Work through the following lines and count those that hold the word "joints". Reply with that number only.

→ **Data shown**

++++

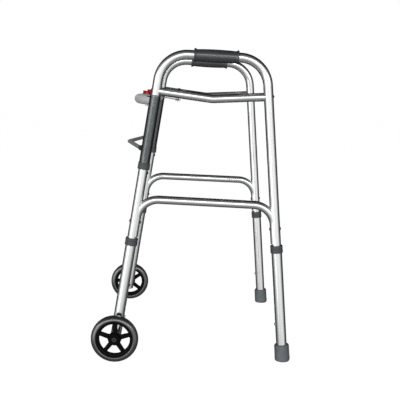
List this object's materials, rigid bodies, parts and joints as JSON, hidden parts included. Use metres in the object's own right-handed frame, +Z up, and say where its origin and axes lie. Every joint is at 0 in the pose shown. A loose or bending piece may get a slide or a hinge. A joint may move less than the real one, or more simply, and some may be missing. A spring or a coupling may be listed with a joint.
{
  "type": "walking frame",
  "caption": "Folding aluminium walking frame with wheels at the front, rubber feet at the rear, hand grips, and legs that slide for height",
  "frame": {"origin": "on the floor, at the middle of the footprint", "axes": "+Z up, +Y towards the open rear side where the user stands, +X towards the user's left"},
  "size_m": [0.5874, 0.5395, 0.832],
  "materials": {
    "anodised_tube": "satin",
    "crossbar_grey": "satin",
    "sleeve_grey": "textured",
    "collar_plastic": "matte",
    "grip_vinyl": "satin",
    "rivet_steel": "satin",
    "dark_steel": "satin",
    "spring_steel": "satin",
    "tip_rubber": "matte",
    "tyre_rubber": "matte",
    "hub_plastic": "satin",
    "button_red": "satin"
  },
  "bodies": {
    "front_brace": {"upper_crossbar": "crossbar_grey", "lower_crossbar": "crossbar_grey", "left_hinge_sleeve": "sleeve_grey", "left_sleeve_collar": "collar_plastic", "left_bar_socket": "collar_plastic", "left_latch_spring": "spring_steel", "right_hinge_sleeve": "sleeve_grey", "right_sleeve_collar": "collar_plastic", "right_bar_socket": "collar_plastic", "right_latch_spring": "spring_steel"},
    "left_side_frame": {"left_side_tube": "anodised_tube", "left_upper_brace": "anodised_tube", "left_lower_brace": "anodised_tube", "left_hand_grip": "grip_vinyl", "left_frame_rivets": "rivet_steel", "left_lock_plate": "dark_steel", "left_plate_rivet": "rivet_steel", "left_front_leaf_spring": "spring_steel", "left_rear_leaf_spring": "spring_steel"},
    "left_front_extension": {"left_front_extension": "anodised_tube", "left_front_collar": "collar_plastic", "left_front_end_cap": "collar_plastic", "left_axle_bolt": "rivet_steel", "left_axle_nut": "rivet_steel", "left_wheel_spacer": "collar_plastic"},
    "left_rear_extension": {"left_rear_extension": "anodised_tube", "left_rear_collar": "collar_plastic", "left_rear_tip": "tip_rubber"},
    "left_wheel": {"left_tyre": "tyre_rubber", "left_wheel_hub": "hub_plastic", "left_wheel_bushing": "collar_plastic"},
    "left_front_snap_button": {"left_front_snap_button": "spring_steel"},
    "left_rear_snap_button": {"left_rear_snap_button": "spring_steel"},
    "left_release_button": {"left_release_button": "button_red", "left_latch_pin": "spring_steel"},
    "right_side_frame": {"right_side_tube": "anodised_tube", "right_upper_brace": "anodised_tube", "right_lower_brace": "anodised_tube", "right_hand_grip": "grip_vinyl", "right_frame_rivets": "rivet_steel", "right_lock_plate": "dark_steel", "right_plate_rivet": "rivet_steel", "right_front_leaf_spring": "spring_steel", "right_rear_leaf_spring": "spring_steel"},
    "right_front_extension": {"right_front_extension": "anodised_tube", "right_front_collar": "collar_plastic", "right_front_end_cap": "collar_plastic", "right_axle_bolt": "rivet_steel", "right_axle_nut": "rivet_steel", "right_wheel_spacer": "collar_plastic"},
    "right_rear_extension": {"right_rear_extension": "anodised_tube", "right_rear_collar": "collar_plastic", "right_rear_tip": "tip_rubber"},
    "right_wheel": {"right_tyre": "tyre_rubber", "right_wheel_hub": "hub_plastic", "right_wheel_bushing": "collar_plastic"},
    "right_front_snap_button": {"right_front_snap_button": "spring_steel"},
    "right_rear_snap_button": {"right_rear_snap_button": "spring_steel"},
    "right_release_button": {"right_release_button": "button_red", "right_latch_pin": "spring_steel"}
  },
  "joints": [
    {"name": "left_fold", "type": "hinge", "parent": "front_brace", "child": "left_side_frame", "pos_m": [0.23827, -0.11829, 0.60954], "axis": [-0.0182, 0.1573, 0.9874], "range_deg": [0, 90]},
    {"name": "left_front_height", "type": "slide", "parent": "left_side_frame", "child": "left_front_extension", "axis": [-0.0182, 0.1573, 0.9874], "range_m": [-0.1524, 0]},
    {"name": "left_front_snap", "type": "slide", "parent": "left_side_frame", "child": "left_front_snap_button", "axis": [-0.0289, -0.9872, 0.1567], "range_m": [0, 0.0045], "stiffness_N_per_m": 900, "springref_m": -0.003, "deforming": ["left_front_leaf_spring"]},
    {"name": "left_rear_height", "type": "slide", "parent": "left_side_frame", "child": "left_rear_extension", "axis": [-0.0245, -0.0824, 0.9963], "range_m": [-0.1524, 0]},
    {"name": "left_rear_snap", "type": "slide", "parent": "left_side_frame", "child": "left_rear_snap_button", "axis": [0.0237, 0.9963, 0.083], "range_m": [0, 0.0045], "stiffness_N_per_m": 900, "springref_m": -0.003, "deforming": ["left_rear_leaf_spring"]},
    {"name": "left_wheel_spin", "type": "hinge", "parent": "left_front_extension", "child": "left_wheel", "pos_m": [0.27971, -0.20611, 0.06402], "axis": [0.9994, -0.0256, 0.0225], "continuous": true},
    {"name": "left_release", "type": "slide", "parent": "front_brace", "child": "left_release_button", "axis": [0.0182, -0.1573, -0.9874], "range_m": [0, 0.004], "stiffness_N_per_m": 1200, "springref_m": -0.003, "deforming": ["left_latch_spring"]},
    {"name": "right_fold", "type": "hinge", "parent": "front_brace", "child": "right_side_frame", "pos_m": [-0.23827, -0.11829, 0.60954], "axis": [-0.0182, -0.1573, -0.9874], "range_deg": [0, 70]},
    {"name": "right_front_height", "type": "slide", "parent": "right_side_frame", "child": "right_front_extension", "axis": [0.0182, 0.1573, 0.9874], "range_m": [-0.1524, 0]},
    {"name": "right_front_snap", "type": "slide", "parent": "right_side_frame", "child": "right_front_snap_button", "axis": [0.0289, -0.9872, 0.1567], "range_m": [0, 0.0045], "stiffness_N_per_m": 900, "springref_m": -0.003, "deforming": ["right_front_leaf_spring"]},
    {"name": "right_rear_height", "type": "slide", "parent": "right_side_frame", "child": "right_rear_extension", "axis": [0.0245, -0.0824, 0.9963], "range_m": [-0.1524, 0]},
    {"name": "right_rear_snap", "type": "slide", "parent": "right_side_frame", "child": "right_rear_snap_button", "axis": [-0.0237, 0.9963, 0.083], "range_m": [0, 0.0045], "stiffness_N_per_m": 900, "springref_m": -0.003, "deforming": ["right_rear_leaf_spring"]},
    {"name": "right_wheel_spin", "type": "hinge", "parent": "right_front_extension", "child": "right_wheel", "pos_m": [-0.27971, -0.20611, 0.06402], "axis": [-0.9994, -0.0256, 0.0225], "continuous": true},
    {"name": "right_release", "type": "slide", "parent": "front_brace", "child": "right_release_button", "axis": [-0.0182, -0.1573, -0.9874], "range_m": [0, 0.004], "stiffness_N_per_m": 1200, "springref_m": -0.003, "deforming": ["right_latch_spring"]}
  ]
}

++++

→ **Result of the task**
2